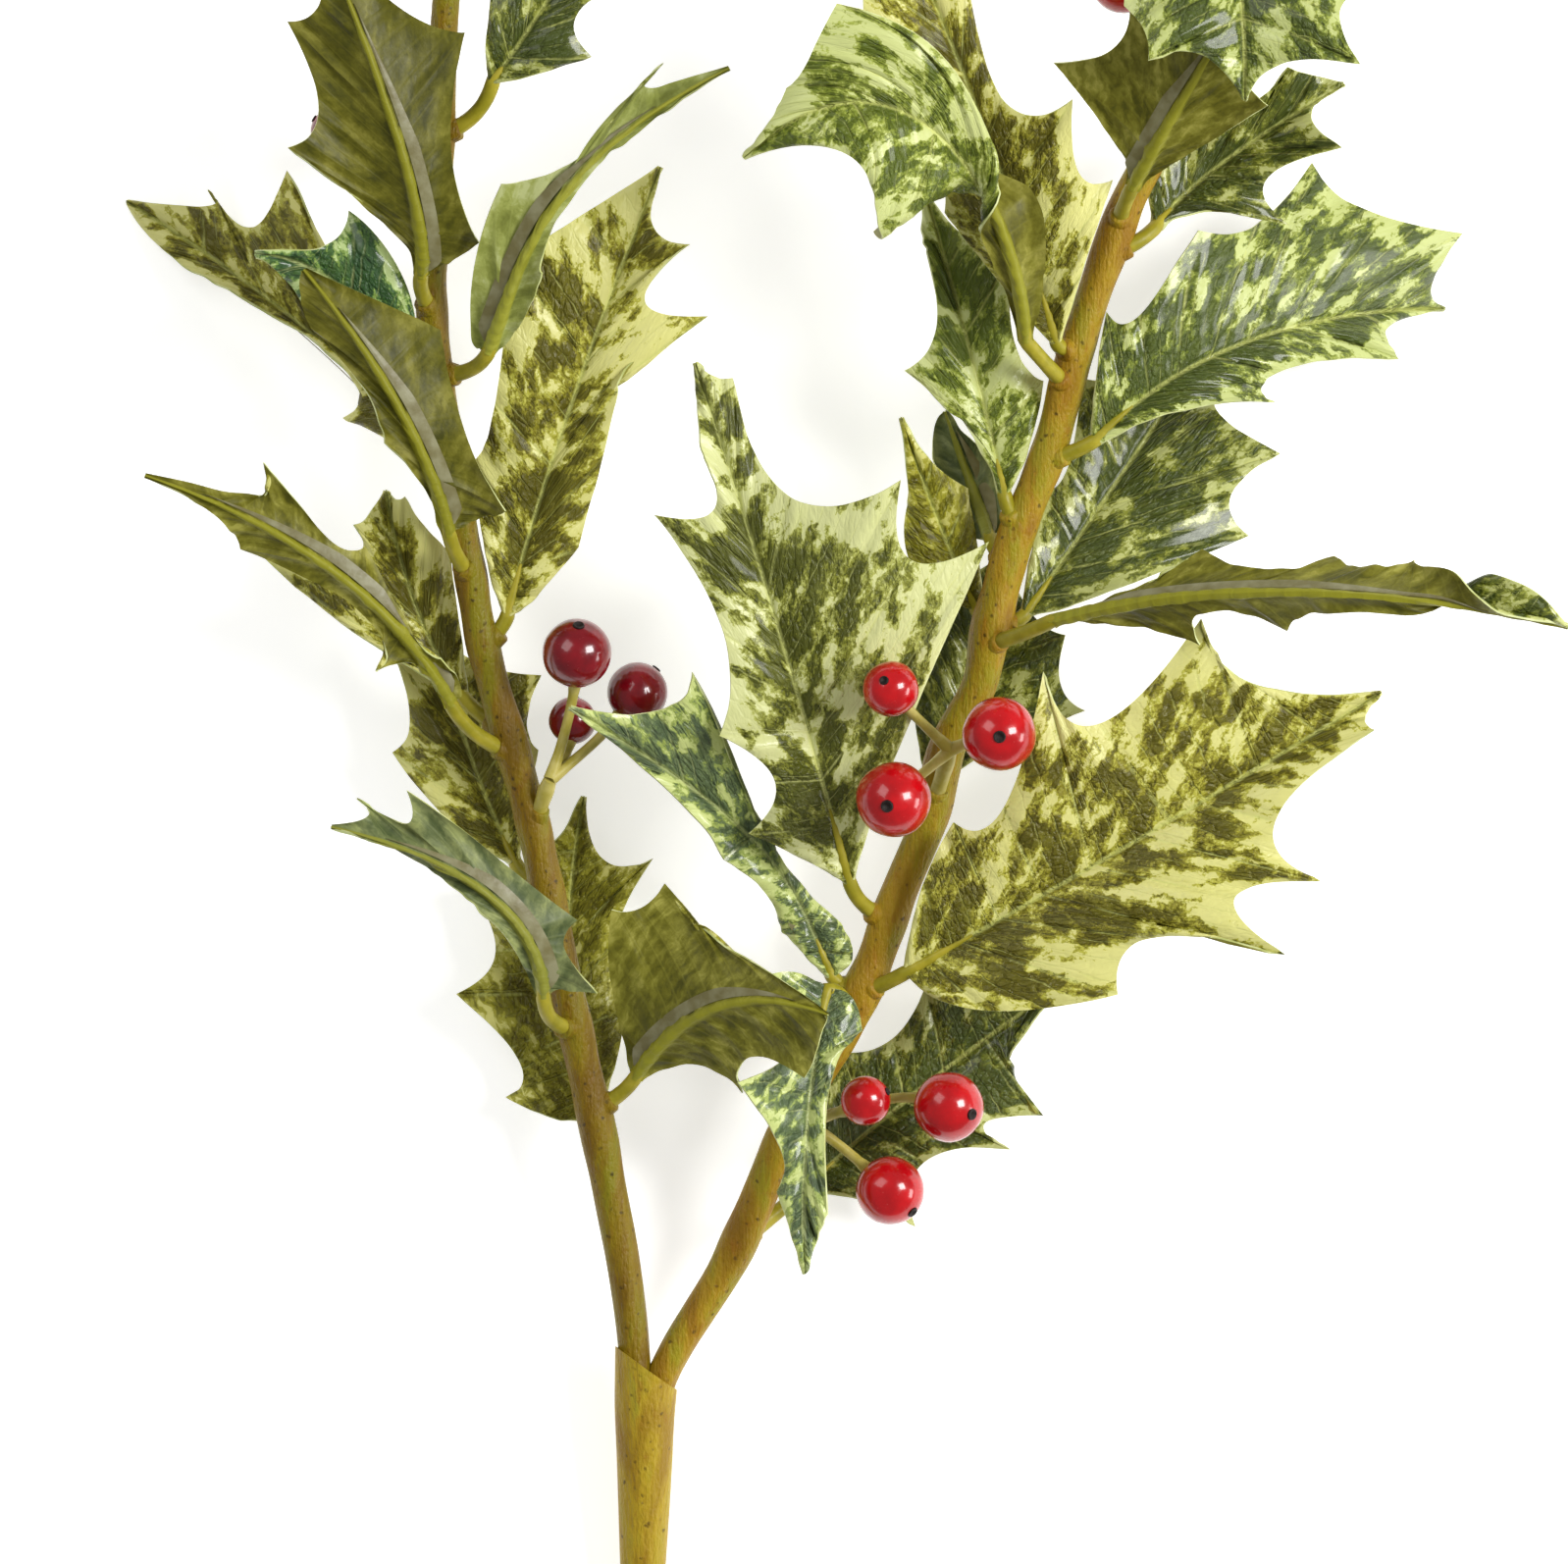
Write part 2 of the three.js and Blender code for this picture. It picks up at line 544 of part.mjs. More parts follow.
// Keeps only what is above the table, so that a piece that touches it has a small flat there.
function trimmedAtTable(solid) {
  const size = 1000;
  const below = new THREE.Matrix4().makeTranslation(0, 0, -size / 2);
  return solid.subtract(solidFromGeometry(new THREE.BoxGeometry(size, size, size), below));
}

// ---- stems as solids -----------------------------------------------------------------------------

function stemHeight(y) {
  return CUT_END_HEIGHT + (y - CUT_END_Y) * RISE;
}

// The stem's centre and radius at `y` along the spray.
function stemAt(stemName, y) {
  const { plan, radii } = STEMS[stemName];
  let i = 0;
  while (i < plan.length - 2 && plan[i + 1][1] < y) {
    i += 1;
  }
  const [from, to] = [plan[i], plan[i + 1]];
  const x = between(from[0], to[0], (y - from[1]) / (to[1] - from[1]));
  const share = (y - plan[0][1]) / (plan[plan.length - 1][1] - plan[0][1]);
  return { centre: new THREE.Vector3(x, y, stemHeight(y)), radius: alongList(radii, share) };
}

function stemTube(stemName, grown) {
  const { plan } = STEMS[stemName];
  const line = new THREE.CatmullRomCurve3(plan.map(([x, y]) => new THREE.Vector3(x, y, stemHeight(y))));
  const steps = Math.round(line.getLength() / STEM_STEP);
  const points = line.getSpacedPoints(steps);
  const radii = points.map((point) => stemAt(stemName, point.y).radius + grown);
  points[0].addScaledVector(line.getTangent(0), -grown);
  points[steps].addScaledVector(line.getTangent(1), grown);
  return tubeSolid(points, radii, STEM_SIDES);
}

// The main stem with its collar: the slanted rim is cut with a turned box, and the branches' sockets
// are cut with the branches themselves, grown by the seat gap.
function mainStemSolid(sockets) {
  const boxSize = 60;
  const [x, y] = COLLAR_RIM.middle;
  const rimCut = new THREE.Matrix4()
    .makeTranslation(x, y, stemHeight(y))
    .multiply(new THREE.Matrix4().makeRotationZ(THREE.MathUtils.degToRad(COLLAR_RIM.slant)))
    .multiply(new THREE.Matrix4().makeTranslation(0, boxSize / 2, 0));
  const box = solidFromGeometry(new THREE.BoxGeometry(boxSize, boxSize, boxSize), rimCut);
  return trimmedAtTable(stemTube('main', 0).subtract(box)).subtract(sockets);
}

// ---- leaves as solids ----------------------------------------------------------------------------

// A plan point as [share along the midrib, distance from it in plan].
function besideMidrib(midrib, [x, y]) {
  const samples = 400;
  let best = [0, Infinity];
  for (let i = 0; i <= samples; i += 1) {
    const point = curvePoint(midrib, i / samples);
    const distance = Math.hypot(point.x - x, point.y - y);
    if (distance < best[1]) {
      best = [i / samples, distance];
    }
  }
  return best;
}

// A half's edge, row by row: where each row ends along the midrib, how far out, and how it waves.
// Each stretch is a parabola from one spine to the next through the valley between them.
function edgeRows(midrib, outline, slope, rowCount) {
  const points = outline.map((point) => {
    const [along, out] = besideMidrib(midrib, point);
    return new THREE.Vector2(along, out / Math.cos(slope));
  });
  const valleys = points.filter((_, i) => i % 2 === 0);
  const spines = [
    new THREE.Vector2(0, BASE_HALF_WIDTH),
    ...points.filter((_, i) => i % 2 === 1),
    new THREE.Vector2(1, TIP_HALF_WIDTH),
  ];
  const stretches = valleys.length;
  const marks = spines.map((_, j) => Math.round((j * rowCount) / stretches));
  const rows = [];
  for (let row = 0; row <= rowCount; row += 1) {
    let j = 0;
    while (j < stretches - 1 && marks[j + 1] <= row) {
      j += 1;
    }
    const u = (row - marks[j]) / (marks[j + 1] - marks[j]);
    const [from, valley, to] = [spines[j], valleys[j], spines[j + 1]];
    const handle = valley.clone().multiplyScalar(2).addScaledVector(from, -0.5).addScaledVector(to, -0.5);
    const curve = new THREE.QuadraticBezierCurve(from, handle, to);
    const { x: along, y: out } = curve.getPoint(u);
    const fade = Math.min(1, j + u) * Math.min(1, (stretches - j - u) * TIP_FADE);
    rows.push({ along, out, wave: SPINE_WAVE * fade * Math.cos(Math.PI * (j + u)) });
  }
  return rows;
}

// The leaf's own directions at a share of its midrib: along it, out of its upper face, to its left.
function leafFrame(leaf, midrib, along) {
  const forward = curveDirection(midrib, along);
  const [start, end] = leaf.twist ?? [0, 1];
  const [from, to] = leaf.roll ?? [0, 0];
  const turned = between(from, to, smoothStep((along - start) / (end - start)));
  const upper = UP.clone().addScaledVector(forward, -forward.dot(UP)).normalize()
    .applyAxisAngle(forward, THREE.MathUtils.degToRad(turned));
  return { forward, upper, left: new THREE.Vector3().crossVectors(upper, forward) };
}

// The blade's middle surface: a grid from the left edge over the midrib to the right edge.
function bladeGrid(leaf) {
  const midrib = leaf.midrib.map(vector);
  const rowCount = Math.max(leaf.left.length, leaf.right.length) + 1;
  const rows = Array.from({ length: rowCount + 1 }, () => []);
  for (const [half, sign] of [['left', 1], ['right', -1]]) {
    const index = sign > 0 ? 0 : 1;
    const fold = THREE.MathUtils.degToRad((leaf.fold ?? FOLD)[index]);
    const curl = THREE.MathUtils.degToRad((leaf.curl ?? CURL)[index]);
    const edge = edgeRows(midrib, leaf[half], Math.abs(fold + curl / 2), rowCount);
    const widest = Math.max(...edge.map(({ out }) => out));
    const shares = sign > 0 ? [...HALF_SHARES].reverse() : [0, ...HALF_SHARES];
    rows.forEach((row, r) => {
      const root = (r / rowCount) ** ROOT_LAG;
      for (const share of shares) {
        const along = between(root, edge[r].along, share);
        const out = edge[r].out * share;
        const { upper, left } = leafFrame(leaf, midrib, along);
        const bend = (curl * out) / widest;
        const chord = Math.abs(bend) > 1e-6 ? (2 * out * Math.sin(bend / 2)) / bend : out;
        const side = chord * Math.cos(fold + bend / 2);
        const rise = chord * Math.sin(fold + bend / 2) + edge[r].wave * share * share;
        row.push(curvePoint(midrib, along).addScaledVector(left, sign * side).addScaledVector(upper, rise));
      }
    });
  }
  return rows;
}

// Directions out of the upper face at each point of the grid.
function gridNormals(grid) {
  const columns = grid[0].length;
  return grid.map((row, r) => row.map((_, c) => {
    const ahead = grid[Math.min(r + 1, grid.length - 1)][c].clone().sub(grid[Math.max(r - 1, 0)][c]);
    const right = row[Math.min(c + 1, columns - 1)].clone().sub(row[Math.max(c - 1, 0)]);
    return right.cross(ahead).normalize();
  }));
}

// The blade as a closed solid: both faces are split into the same triangles, and a rim joins them.
function bladeSolid(leaf) {
  const grid = bladeGrid(leaf);
  const normals = gridNormals(grid);
  const columns = grid[0].length;
  const lastRow = grid.length - 1;
  const middle = (columns - 1) / 2;
  const count = grid.length * columns;
  const top = [];
  const bottom = [];
  grid.forEach((row, r) => row.forEach((point, c) => {
    const rib = c === middle ? RIB_DEPTH * (1 - r / lastRow) : 0;
    top.push(point.clone().addScaledVector(normals[r][c], BLADE_THICKNESS / 2));
    bottom.push(point.clone().addScaledVector(normals[r][c], -BLADE_THICKNESS / 2 - rib));
  }));
  const triangles = [];
  for (let r = 0; r < lastRow; r += 1) {
    for (let c = 0; c < columns - 1; c += 1) {
      const [a, b] = [r * columns + c, r * columns + c + 1];
      const [d, e] = [a + columns, b + columns];
      const faces = c < middle ? [[a, b, d], [b, e, d]] : [[a, b, e], [a, e, d]];
      for (const [p, q, s] of faces) {
        triangles.push([p, q, s], [p + count, s + count, q + count]);
      }
    }
  }
  const rim = [];
  for (let r = 0; r < lastRow; r += 1) {
    rim.push([r * columns, (r + 1) * columns]);
    rim.push([(r + 2) * columns - 1, (r + 1) * columns - 1]);
  }
  for (let c = 0; c < columns - 1; c += 1) {
    rim.push([c + 1, c]);
    rim.push([lastRow * columns + c, lastRow * columns + c + 1]);
  }
  for (const [p, q] of rim) {
    triangles.push([p, q, q + count], [p, q + count, p + count]);
  }
  return solidOf([...top, ...bottom], triangles);
}

// The petiole's centre line: it bends from the branch to the foot of the blade and runs in under it.
function petioleLine(leaf) {
  const midrib = leaf.midrib.map(vector);
  const [foot] = midrib;
  const { centre } = stemAt(leaf.branch, leaf.at);
  const reach = foot.distanceTo(centre);
  const straight = foot.clone().addScaledVector(curveDirection(midrib, 0), -PETIOLE_LEAD * reach);
  const knee = leaf.knee ? vector(leaf.knee) : straight;
  const bend = new THREE.QuadraticBezierCurve3(centre, knee, foot).getPoints(PETIOLE_BENDS);
  return [...bend, ...PETIOLE_UNDER_BLADE.map((along) => curvePoint(midrib, along))];
}

function leafSolid(leaf, clearance) {
  const petiole = tubeSolid(petioleLine(leaf), PETIOLE_RADII, PETIOLE_SIDES);
  return largestShell(trimmedAtTable(bladeSolid(leaf).add(petiole).subtract(clearance)));
}

// ---- berries as solids ---------------------------------------------------------------------------

// A berry is turned from a profile: almost round, with a small calyx standing up at its far end.
function berrySolid({ middle, radius, faces }) {
  const profile = [];
  for (let ring = 0; ring < BERRY_RINGS; ring += 1) {
    const angle = (Math.PI * ring) / BERRY_RINGS;
    profile.push(new THREE.Vector2(radius * Math.sin(angle), -radius * Math.cos(angle)));
  }
  for (const [across, up] of CALYX_RINGS) {
    profile.push(new THREE.Vector2(radius * across, radius * up));
  }
  const profileAxis = new THREE.Vector3(0, 1, 0);
  const turn = new THREE.Quaternion().setFromUnitVectors(profileAxis, vector(faces).normalize());
  const place = new THREE.Matrix4().compose(vector(middle), turn, new THREE.Vector3(1, 1, 1));
  return solidFromGeometry(new THREE.LatheGeometry(profile, BERRY_SIDES), place);
}

// The stalk: a short trunk from the branch to the hub, and a twig to the back of each berry.
function stalkSolid(cluster, clearance) {
  const hub = vector(cluster.hub);
  const { centre } = stemAt(cluster.branch, cluster.at);
  const { trunk, hub: fork, twig, cup } = STALK_RADII;
  let solid = tubeSolid([centre, hub], [trunk, fork], STALK_SIDES);
  for (const { middle, radius, faces } of cluster.berries) {
    const back = vector(faces).normalize().negate();
    const end = vector(middle).addScaledVector(back, radius + SEAT_GAP);
    const handle = end.clone().addScaledVector(back, end.distanceTo(hub) * TWIG_LEAD);
    const points = new THREE.QuadraticBezierCurve3(hub, handle, end).getPoints(3);
    solid = solid.add(tubeSolid(points, [twig, twig, twig, cup], STALK_SIDES));
  }
  return solid.subtract(clearance);
}

// ---- the spray -----------------------------------------------------------------------------------

const sprig = new THREE.Group();
const leftBranch = stemTube('left', 0);
const rightBranch = stemTube('right', 0);
const clearances = { left: stemTube('left', SEAT_GAP), right: stemTube('right', SEAT_GAP) };
const sockets = clearances.left.add(clearances.right);

sprig.add(meshOf('main_stem', mainStemSolid(sockets), stemMaterial));
sprig.add(meshOf('left_branch', leftBranch, stemMaterial));
sprig.add(meshOf('right_branch', rightBranch.subtract(clearances.left), stemMaterial));
for (const leaf of LEAVES) {
  sprig.add(meshOf(leaf.name, leafSolid(leaf, clearances[leaf.branch]), LEAF_MATERIALS[leaf.look]));
}
for (const cluster of BERRY_CLUSTERS) {
  sprig.add(meshOf(`${cluster.name}_stalk`, stalkSolid(cluster, clearances[cluster.branch]), stalkMaterial));
  cluster.berries.forEach((berry, i) => {
    sprig.add(meshOf(`${cluster.name}_berry_${i + 1}`, berrySolid(berry), berryMaterial));
  });
}
sprig.position.set(-PLAN_MIDDLE[0], -PLAN_MIDDLE[1], 0);

export default sprig;
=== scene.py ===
"""Looks of a cut holly spray: fine leaves, stems and berries, their materials, the light and the camera.

Shapes are worked out in millimetres in the spray's own coordinates, the same as the solids', and are
moved to the frame's origin and scaled to metres when a piece is made.
"""

import math
from types import SimpleNamespace as Record

import bpy
import numpy as np
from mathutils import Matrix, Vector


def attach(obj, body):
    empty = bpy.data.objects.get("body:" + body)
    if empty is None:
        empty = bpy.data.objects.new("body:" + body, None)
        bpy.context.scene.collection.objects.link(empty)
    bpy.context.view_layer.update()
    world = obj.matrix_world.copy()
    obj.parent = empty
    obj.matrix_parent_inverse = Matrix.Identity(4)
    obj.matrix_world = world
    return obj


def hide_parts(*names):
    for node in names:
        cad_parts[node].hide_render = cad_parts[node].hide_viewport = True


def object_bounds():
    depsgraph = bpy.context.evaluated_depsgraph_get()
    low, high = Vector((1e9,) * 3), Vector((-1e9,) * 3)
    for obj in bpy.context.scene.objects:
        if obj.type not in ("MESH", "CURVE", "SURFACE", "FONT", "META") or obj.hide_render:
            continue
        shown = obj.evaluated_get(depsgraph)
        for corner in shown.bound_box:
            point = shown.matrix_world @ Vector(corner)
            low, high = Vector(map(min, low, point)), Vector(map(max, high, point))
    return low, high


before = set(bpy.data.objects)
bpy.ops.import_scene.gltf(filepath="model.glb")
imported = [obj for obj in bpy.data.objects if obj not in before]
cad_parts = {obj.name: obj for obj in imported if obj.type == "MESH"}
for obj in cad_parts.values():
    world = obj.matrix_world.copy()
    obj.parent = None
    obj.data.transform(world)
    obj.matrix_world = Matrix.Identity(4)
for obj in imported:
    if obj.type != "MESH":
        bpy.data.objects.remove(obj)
cad_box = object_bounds()

# ---- sizes, as in the solids ----

MM = 0.001
PLAN_MIDDLE = (7.96, 125.372, 0)
CUT_END_Y = -26
CUT_END_HEIGHT = 2.6
RISE = 0.135
SPINE_WAVE = 1.5
TIP_FADE = 1.5
ROOT_LAG = 1.35
BASE_HALF_WIDTH = 0.9
TIP_HALF_WIDTH = 0.35
FOLD = (20, 20)
CURL = (-28, -28)
OVER = (180, 180)  # the roll of a leaf whose underside shows
PETIOLE_LEAD = 0.45
SEAT_GAP = 0.3

# ---- sizes of the fine surface ----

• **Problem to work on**
Reproduce only the lines from the one containing "const sprig = new THREE.Group();" through the one containing "obj.parent = empty", inclusive of both.

• **Task response**
const sprig = new THREE.Group();
const leftBranch = stemTube('left', 0);
const rightBranch = stemTube('right', 0);
const clearances = { left: stemTube('left', SEAT_GAP), right: stemTube('right', SEAT_GAP) };
const sockets = clearances.left.add(clearances.right);

sprig.add(meshOf('main_stem', mainStemSolid(sockets), stemMaterial));
sprig.add(meshOf('left_branch', leftBranch, stemMaterial));
sprig.add(meshOf('right_branch', rightBranch.subtract(clearances.left), stemMaterial));
for (const leaf of LEAVES) {
  sprig.add(meshOf(leaf.name, leafSolid(leaf, clearances[leaf.branch]), LEAF_MATERIALS[leaf.look]));
}
for (const cluster of BERRY_CLUSTERS) {
  sprig.add(meshOf(`${cluster.name}_stalk`, stalkSolid(cluster, clearances[cluster.branch]), stalkMaterial));
  cluster.berries.forEach((berry, i) => {
    sprig.add(meshOf(`${cluster.name}_berry_${i + 1}`, berrySolid(berry), berryMaterial));
  });
}
sprig.position.set(-PLAN_MIDDLE[0], -PLAN_MIDDLE[1], 0);

export default sprig;
=== scene.py ===
"""Looks of a cut holly spray: fine leaves, stems and berries, their materials, the light and the camera.

Shapes are worked out in millimetres in the spray's own coordinates, the same as the solids', and are
moved to the frame's origin and scaled to metres when a piece is made.
"""

import math
from types import SimpleNamespace as Record

import bpy
import numpy as np
from mathutils import Matrix, Vector


def attach(obj, body):
    empty = bpy.data.objects.get("body:" + body)
    if empty is None:
        empty = bpy.data.objects.new("body:" + body, None)
        bpy.context.scene.collection.objects.link(empty)
    bpy.context.view_layer.update()
    world = obj.matrix_world.copy()
    obj.parent = empty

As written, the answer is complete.